11. Win over a crowd with toasted ravioli nachos

So you've heard of toasted ravioli, a snack that's as delicious as it sounds. Ravioli is breaded and fried until crispy, and served with a tasty dipping sauce. It seemingly can't get better. However, in true American fashion, this tasty cooking method can be taken to new heights, and people are using these crispy creations to make toasted ravioli nachos.

The thinking is that instead of getting creative with toppings for nachos, you can get creative with the base of chips. And toasted ravioli has all the makings of being a good replacement for tortilla chips — if you crisp the pasta up enough, the ravioli will be sturdy and able to hold your nacho toppings. The added benefit is the extra-cheesy center, if you use cheese-stuffed ravioli.

Nowadays you can find frozen toasted ravioli at the supermarket, so you don't have to go through the hassle of making it yourself. Just cook a package of toasted ravioli until it's crispy. Then load them up with your favorite nacho toppings, and bake. 

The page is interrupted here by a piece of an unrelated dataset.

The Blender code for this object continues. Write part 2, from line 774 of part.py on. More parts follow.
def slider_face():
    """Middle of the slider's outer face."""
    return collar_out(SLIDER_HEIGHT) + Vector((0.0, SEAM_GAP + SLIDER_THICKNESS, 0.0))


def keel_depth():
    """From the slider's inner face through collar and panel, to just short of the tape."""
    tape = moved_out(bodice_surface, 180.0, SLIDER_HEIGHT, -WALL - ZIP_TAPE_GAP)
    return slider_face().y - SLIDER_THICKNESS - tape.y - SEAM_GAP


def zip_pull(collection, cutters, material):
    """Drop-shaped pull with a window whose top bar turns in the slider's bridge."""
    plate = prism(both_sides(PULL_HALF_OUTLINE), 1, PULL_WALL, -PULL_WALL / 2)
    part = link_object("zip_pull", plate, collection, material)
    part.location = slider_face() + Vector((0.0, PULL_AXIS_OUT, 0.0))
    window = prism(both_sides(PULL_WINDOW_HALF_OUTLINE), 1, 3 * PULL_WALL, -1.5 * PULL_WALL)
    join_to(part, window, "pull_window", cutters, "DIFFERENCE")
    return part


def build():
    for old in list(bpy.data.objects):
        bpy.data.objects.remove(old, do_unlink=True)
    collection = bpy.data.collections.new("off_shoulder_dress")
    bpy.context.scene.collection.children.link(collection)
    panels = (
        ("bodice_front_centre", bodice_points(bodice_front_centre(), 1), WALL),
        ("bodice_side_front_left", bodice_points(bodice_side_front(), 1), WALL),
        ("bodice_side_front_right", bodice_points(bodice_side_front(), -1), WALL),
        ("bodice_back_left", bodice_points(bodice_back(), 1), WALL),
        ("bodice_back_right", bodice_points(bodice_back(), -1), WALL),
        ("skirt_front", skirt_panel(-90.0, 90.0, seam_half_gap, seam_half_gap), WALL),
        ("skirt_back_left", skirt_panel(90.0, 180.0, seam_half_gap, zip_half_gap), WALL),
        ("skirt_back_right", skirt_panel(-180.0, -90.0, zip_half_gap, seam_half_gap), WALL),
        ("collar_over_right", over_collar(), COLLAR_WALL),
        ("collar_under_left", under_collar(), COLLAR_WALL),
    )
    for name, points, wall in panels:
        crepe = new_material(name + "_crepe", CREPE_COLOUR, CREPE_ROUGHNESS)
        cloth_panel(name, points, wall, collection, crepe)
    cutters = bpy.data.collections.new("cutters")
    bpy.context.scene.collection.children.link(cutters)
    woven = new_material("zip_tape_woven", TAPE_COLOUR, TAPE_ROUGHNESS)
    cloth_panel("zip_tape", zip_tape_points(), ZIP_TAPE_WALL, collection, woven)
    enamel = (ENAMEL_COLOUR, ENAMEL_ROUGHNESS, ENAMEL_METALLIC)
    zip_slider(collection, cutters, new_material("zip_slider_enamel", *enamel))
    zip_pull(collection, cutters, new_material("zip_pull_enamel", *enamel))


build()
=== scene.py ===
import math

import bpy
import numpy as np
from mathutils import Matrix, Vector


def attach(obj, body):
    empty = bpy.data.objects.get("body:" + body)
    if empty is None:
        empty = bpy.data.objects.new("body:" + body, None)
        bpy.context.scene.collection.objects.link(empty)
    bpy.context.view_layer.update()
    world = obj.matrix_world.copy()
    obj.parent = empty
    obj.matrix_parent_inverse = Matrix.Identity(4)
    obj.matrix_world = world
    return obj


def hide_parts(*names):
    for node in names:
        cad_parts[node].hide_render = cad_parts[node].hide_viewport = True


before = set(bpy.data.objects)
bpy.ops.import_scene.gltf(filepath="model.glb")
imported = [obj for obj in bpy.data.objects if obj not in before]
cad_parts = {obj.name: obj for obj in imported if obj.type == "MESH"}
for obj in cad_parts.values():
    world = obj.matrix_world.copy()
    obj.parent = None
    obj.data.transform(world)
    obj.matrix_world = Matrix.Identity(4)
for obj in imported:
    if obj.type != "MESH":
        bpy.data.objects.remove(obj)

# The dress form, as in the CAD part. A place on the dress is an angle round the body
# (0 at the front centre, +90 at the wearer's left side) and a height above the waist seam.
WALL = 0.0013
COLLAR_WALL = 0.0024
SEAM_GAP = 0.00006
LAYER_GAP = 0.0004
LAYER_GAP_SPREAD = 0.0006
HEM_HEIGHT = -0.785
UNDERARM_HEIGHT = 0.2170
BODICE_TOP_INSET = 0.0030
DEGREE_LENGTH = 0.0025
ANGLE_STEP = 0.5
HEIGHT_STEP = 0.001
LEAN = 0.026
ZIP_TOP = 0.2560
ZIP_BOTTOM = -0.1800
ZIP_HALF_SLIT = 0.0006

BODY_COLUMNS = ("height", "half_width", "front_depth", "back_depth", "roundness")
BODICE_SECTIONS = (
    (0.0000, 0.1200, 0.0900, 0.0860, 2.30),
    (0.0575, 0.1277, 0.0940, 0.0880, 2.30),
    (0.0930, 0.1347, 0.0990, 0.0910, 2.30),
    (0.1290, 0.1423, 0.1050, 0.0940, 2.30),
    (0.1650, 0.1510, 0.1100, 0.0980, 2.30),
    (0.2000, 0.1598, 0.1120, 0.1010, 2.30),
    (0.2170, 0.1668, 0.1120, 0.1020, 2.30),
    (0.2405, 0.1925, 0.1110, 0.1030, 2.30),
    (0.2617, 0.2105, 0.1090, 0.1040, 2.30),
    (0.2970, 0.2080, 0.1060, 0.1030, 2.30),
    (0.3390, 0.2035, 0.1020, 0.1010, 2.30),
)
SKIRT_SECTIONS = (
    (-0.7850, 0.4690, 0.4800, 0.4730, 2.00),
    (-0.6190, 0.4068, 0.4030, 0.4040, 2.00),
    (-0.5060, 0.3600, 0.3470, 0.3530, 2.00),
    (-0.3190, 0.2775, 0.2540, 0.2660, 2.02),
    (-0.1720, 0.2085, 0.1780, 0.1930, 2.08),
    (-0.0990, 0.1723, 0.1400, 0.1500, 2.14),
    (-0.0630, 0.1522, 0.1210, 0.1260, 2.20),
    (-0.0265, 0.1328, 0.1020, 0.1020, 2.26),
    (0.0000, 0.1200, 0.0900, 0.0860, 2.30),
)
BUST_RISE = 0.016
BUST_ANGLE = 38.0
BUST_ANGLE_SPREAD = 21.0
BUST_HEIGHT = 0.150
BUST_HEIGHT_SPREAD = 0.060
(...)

12. Eat them with a dipping sauce, like dumplings

Ravioli may be Italian, but there's no reason why you can't emulate the dumplings of other cultures in how to eat this pasta variety. Stuffed dough parcels are common in many parts of the world. Ravioli is but another type of dumpling that consists of stuffing wrapped in pasta dough, not too dissimilar from Japanese gyoza, Turkish manti, Polish pierogies, or Chinese wontons. In fact, you can even find potstickers called "Peking ravioli" in Boston.

This is all to say that you can approach ravioli from many cultural angles, and there's nothing keeping you from eating them with some chopped fresh scallions, chili crisp, and soy sauce. Or you can steam or pan-fry ravioli and make a dipping sauce from Italian-inspired ingredients. Don't be limited by what your dish "should" be. Instead, get creative to make something that you like to eat, using what's in your fridge and pantry. If it's tasty, that's what matters.